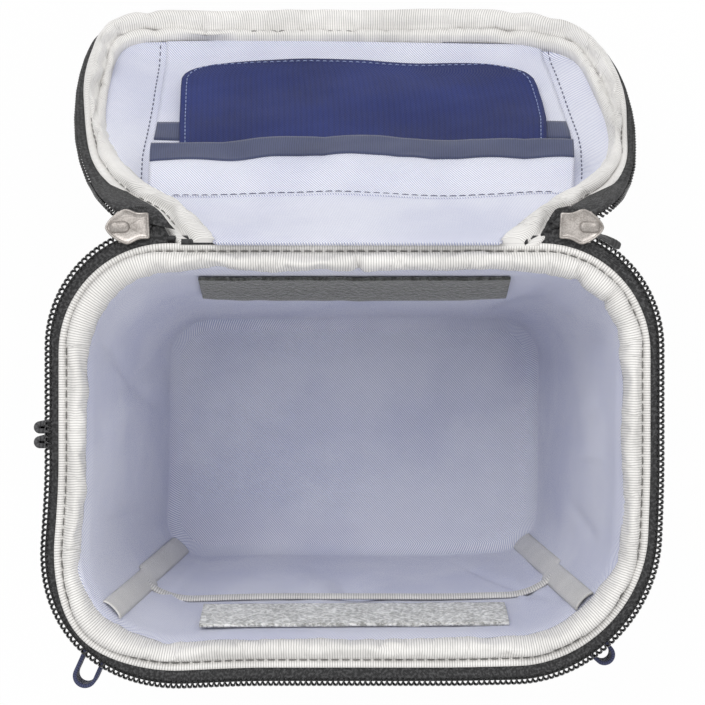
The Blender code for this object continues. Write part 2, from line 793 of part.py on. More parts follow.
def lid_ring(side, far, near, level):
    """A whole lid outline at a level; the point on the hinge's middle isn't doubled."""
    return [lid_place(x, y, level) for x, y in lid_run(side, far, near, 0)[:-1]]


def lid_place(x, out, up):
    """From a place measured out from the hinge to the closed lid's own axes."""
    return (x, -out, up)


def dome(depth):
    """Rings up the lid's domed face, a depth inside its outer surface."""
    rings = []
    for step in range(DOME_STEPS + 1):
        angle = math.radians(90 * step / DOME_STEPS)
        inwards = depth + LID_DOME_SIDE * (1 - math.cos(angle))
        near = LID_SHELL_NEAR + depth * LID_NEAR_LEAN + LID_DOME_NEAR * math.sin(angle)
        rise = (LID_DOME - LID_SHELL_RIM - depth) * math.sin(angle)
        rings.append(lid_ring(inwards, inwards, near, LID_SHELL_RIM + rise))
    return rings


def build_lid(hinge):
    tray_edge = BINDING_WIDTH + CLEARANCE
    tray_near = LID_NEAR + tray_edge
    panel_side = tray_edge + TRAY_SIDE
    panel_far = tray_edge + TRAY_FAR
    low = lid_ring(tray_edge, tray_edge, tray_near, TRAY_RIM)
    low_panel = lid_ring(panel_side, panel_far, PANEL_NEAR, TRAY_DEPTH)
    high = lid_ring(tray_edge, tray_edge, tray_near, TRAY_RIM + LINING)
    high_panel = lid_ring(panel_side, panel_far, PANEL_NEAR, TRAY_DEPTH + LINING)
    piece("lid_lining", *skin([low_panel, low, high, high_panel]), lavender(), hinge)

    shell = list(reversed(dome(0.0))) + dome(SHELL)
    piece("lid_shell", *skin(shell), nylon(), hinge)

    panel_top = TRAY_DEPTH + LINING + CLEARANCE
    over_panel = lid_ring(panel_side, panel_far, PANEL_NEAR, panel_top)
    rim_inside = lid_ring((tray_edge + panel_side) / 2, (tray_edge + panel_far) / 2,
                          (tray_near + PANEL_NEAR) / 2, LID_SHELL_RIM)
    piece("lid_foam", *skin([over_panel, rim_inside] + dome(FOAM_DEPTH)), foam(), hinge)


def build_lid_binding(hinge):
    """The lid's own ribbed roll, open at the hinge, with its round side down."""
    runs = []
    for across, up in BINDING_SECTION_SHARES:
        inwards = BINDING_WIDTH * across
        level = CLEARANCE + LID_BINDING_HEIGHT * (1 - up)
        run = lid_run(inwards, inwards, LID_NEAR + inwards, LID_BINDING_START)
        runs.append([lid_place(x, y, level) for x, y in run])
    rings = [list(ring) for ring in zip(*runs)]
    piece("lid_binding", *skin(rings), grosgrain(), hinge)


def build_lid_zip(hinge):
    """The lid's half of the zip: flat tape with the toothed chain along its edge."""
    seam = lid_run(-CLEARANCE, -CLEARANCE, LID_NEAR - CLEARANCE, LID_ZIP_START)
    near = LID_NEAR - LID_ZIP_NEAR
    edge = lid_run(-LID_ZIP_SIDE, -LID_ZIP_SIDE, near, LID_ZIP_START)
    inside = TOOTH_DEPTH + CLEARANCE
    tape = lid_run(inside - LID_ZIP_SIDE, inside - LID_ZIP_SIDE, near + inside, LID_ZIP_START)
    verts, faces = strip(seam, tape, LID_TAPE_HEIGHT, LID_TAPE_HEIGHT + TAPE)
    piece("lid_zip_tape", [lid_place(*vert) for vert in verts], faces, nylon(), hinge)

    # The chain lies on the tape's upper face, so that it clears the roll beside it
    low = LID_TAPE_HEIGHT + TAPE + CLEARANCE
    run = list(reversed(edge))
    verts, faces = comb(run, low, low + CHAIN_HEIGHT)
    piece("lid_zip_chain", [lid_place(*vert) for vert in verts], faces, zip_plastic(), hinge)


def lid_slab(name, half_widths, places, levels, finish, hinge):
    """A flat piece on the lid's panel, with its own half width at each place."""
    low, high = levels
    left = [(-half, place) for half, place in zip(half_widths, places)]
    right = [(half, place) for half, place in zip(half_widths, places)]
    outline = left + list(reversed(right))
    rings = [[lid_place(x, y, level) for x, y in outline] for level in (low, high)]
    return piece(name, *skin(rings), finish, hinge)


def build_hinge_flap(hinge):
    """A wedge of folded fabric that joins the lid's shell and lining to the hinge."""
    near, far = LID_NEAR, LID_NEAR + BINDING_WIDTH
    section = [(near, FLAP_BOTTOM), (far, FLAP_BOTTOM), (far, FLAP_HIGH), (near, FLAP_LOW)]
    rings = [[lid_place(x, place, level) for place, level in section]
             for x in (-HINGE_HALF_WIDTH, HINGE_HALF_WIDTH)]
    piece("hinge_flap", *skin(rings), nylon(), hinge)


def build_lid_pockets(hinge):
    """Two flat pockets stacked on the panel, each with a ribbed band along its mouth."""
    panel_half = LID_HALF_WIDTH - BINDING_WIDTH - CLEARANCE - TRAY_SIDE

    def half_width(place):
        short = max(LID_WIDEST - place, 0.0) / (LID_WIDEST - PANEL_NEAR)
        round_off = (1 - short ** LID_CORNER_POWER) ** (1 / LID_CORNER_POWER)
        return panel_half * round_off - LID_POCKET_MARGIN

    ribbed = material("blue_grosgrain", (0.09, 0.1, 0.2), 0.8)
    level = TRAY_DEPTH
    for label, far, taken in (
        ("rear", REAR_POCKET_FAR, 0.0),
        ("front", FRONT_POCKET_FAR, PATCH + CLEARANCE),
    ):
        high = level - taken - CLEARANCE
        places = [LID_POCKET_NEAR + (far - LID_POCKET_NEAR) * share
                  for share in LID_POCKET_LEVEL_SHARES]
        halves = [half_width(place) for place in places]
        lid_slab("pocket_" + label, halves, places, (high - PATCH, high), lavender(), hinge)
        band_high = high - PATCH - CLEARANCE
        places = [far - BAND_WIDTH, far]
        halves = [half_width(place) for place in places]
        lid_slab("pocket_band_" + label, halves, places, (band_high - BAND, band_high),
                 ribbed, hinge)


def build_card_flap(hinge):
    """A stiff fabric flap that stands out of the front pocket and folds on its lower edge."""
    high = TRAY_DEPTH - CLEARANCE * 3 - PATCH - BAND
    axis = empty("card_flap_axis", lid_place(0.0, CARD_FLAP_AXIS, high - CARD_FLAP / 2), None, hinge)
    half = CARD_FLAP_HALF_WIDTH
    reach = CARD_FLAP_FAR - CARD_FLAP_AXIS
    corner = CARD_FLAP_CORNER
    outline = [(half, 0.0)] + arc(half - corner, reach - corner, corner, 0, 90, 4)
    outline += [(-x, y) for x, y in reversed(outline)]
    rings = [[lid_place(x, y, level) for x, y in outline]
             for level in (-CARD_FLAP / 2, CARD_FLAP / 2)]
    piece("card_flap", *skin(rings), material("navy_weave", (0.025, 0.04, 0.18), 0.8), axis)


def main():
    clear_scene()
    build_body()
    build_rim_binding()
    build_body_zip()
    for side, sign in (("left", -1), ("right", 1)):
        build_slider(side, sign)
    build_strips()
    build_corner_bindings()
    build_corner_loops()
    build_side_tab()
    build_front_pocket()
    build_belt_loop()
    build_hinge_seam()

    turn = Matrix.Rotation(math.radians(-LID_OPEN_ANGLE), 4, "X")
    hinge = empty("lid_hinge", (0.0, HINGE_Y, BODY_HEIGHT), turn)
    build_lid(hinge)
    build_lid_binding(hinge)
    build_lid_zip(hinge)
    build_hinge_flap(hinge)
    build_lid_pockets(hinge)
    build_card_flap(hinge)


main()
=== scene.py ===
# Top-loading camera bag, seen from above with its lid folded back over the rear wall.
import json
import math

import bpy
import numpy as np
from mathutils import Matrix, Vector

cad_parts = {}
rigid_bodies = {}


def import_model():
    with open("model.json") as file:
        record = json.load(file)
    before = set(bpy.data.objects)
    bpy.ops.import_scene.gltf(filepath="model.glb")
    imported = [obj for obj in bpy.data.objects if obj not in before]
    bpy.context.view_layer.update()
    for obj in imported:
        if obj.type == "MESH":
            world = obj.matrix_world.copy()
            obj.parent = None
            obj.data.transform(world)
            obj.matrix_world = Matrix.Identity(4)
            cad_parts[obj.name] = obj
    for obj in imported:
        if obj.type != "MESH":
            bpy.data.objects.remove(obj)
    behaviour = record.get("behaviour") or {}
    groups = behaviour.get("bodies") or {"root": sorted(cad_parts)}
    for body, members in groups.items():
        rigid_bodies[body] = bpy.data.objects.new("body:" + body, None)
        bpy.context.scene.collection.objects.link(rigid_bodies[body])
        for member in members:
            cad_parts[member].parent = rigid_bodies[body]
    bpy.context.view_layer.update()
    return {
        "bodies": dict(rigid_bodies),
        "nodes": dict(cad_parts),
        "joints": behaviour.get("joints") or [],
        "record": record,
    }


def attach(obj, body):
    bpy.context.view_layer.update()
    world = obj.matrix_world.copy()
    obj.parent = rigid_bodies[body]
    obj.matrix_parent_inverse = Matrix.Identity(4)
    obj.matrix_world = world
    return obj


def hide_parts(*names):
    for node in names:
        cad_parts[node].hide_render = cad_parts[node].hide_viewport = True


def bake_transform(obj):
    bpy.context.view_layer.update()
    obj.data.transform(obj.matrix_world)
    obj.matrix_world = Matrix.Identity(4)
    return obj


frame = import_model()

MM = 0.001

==

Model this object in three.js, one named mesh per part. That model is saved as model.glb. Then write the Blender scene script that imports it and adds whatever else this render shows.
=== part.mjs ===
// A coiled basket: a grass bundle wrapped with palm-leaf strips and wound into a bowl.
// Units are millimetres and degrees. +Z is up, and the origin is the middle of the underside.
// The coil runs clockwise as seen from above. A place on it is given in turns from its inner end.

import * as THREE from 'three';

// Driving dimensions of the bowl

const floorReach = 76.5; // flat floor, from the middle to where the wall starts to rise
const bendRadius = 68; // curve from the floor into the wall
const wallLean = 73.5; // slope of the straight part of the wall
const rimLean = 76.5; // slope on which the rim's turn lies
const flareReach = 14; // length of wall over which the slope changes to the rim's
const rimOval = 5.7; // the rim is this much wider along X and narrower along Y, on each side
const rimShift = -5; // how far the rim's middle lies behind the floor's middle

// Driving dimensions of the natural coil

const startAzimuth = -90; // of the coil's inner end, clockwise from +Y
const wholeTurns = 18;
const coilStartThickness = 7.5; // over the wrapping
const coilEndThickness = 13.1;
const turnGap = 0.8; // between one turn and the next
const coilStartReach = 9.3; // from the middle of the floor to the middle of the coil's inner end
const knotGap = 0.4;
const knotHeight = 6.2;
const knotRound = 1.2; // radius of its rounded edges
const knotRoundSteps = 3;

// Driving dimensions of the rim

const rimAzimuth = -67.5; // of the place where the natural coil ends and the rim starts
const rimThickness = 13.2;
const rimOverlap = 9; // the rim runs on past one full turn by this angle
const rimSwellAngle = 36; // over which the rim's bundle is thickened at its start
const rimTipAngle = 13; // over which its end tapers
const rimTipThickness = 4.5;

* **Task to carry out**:
Print, without alteration, the lines from the line with "The Blender code" to the line with "dome(FOAM_DEPTH)), foam(), hinge)". Include both of them, and omit every other line.

* **The answer**:
The Blender code for this object continues. Write part 2, from line 793 of part.py on. More parts follow.
def lid_ring(side, far, near, level):
    """A whole lid outline at a level; the point on the hinge's middle isn't doubled."""
    return [lid_place(x, y, level) for x, y in lid_run(side, far, near, 0)[:-1]]


def lid_place(x, out, up):
    """From a place measured out from the hinge to the closed lid's own axes."""
    return (x, -out, up)


def dome(depth):
    """Rings up the lid's domed face, a depth inside its outer surface."""
    rings = []
    for step in range(DOME_STEPS + 1):
        angle = math.radians(90 * step / DOME_STEPS)
        inwards = depth + LID_DOME_SIDE * (1 - math.cos(angle))
        near = LID_SHELL_NEAR + depth * LID_NEAR_LEAN + LID_DOME_NEAR * math.sin(angle)
        rise = (LID_DOME - LID_SHELL_RIM - depth) * math.sin(angle)
        rings.append(lid_ring(inwards, inwards, near, LID_SHELL_RIM + rise))
    return rings


def build_lid(hinge):
    tray_edge = BINDING_WIDTH + CLEARANCE
    tray_near = LID_NEAR + tray_edge
    panel_side = tray_edge + TRAY_SIDE
    panel_far = tray_edge + TRAY_FAR
    low = lid_ring(tray_edge, tray_edge, tray_near, TRAY_RIM)
    low_panel = lid_ring(panel_side, panel_far, PANEL_NEAR, TRAY_DEPTH)
    high = lid_ring(tray_edge, tray_edge, tray_near, TRAY_RIM + LINING)
    high_panel = lid_ring(panel_side, panel_far, PANEL_NEAR, TRAY_DEPTH + LINING)
    piece("lid_lining", *skin([low_panel, low, high, high_panel]), lavender(), hinge)

    shell = list(reversed(dome(0.0))) + dome(SHELL)
    piece("lid_shell", *skin(shell), nylon(), hinge)

    panel_top = TRAY_DEPTH + LINING + CLEARANCE
    over_panel = lid_ring(panel_side, panel_far, PANEL_NEAR, panel_top)
    rim_inside = lid_ring((tray_edge + panel_side) / 2, (tray_edge + panel_far) / 2,
                          (tray_near + PANEL_NEAR) / 2, LID_SHELL_RIM)
    piece("lid_foam", *skin([over_panel, rim_inside] + dome(FOAM_DEPTH)), foam(), hinge)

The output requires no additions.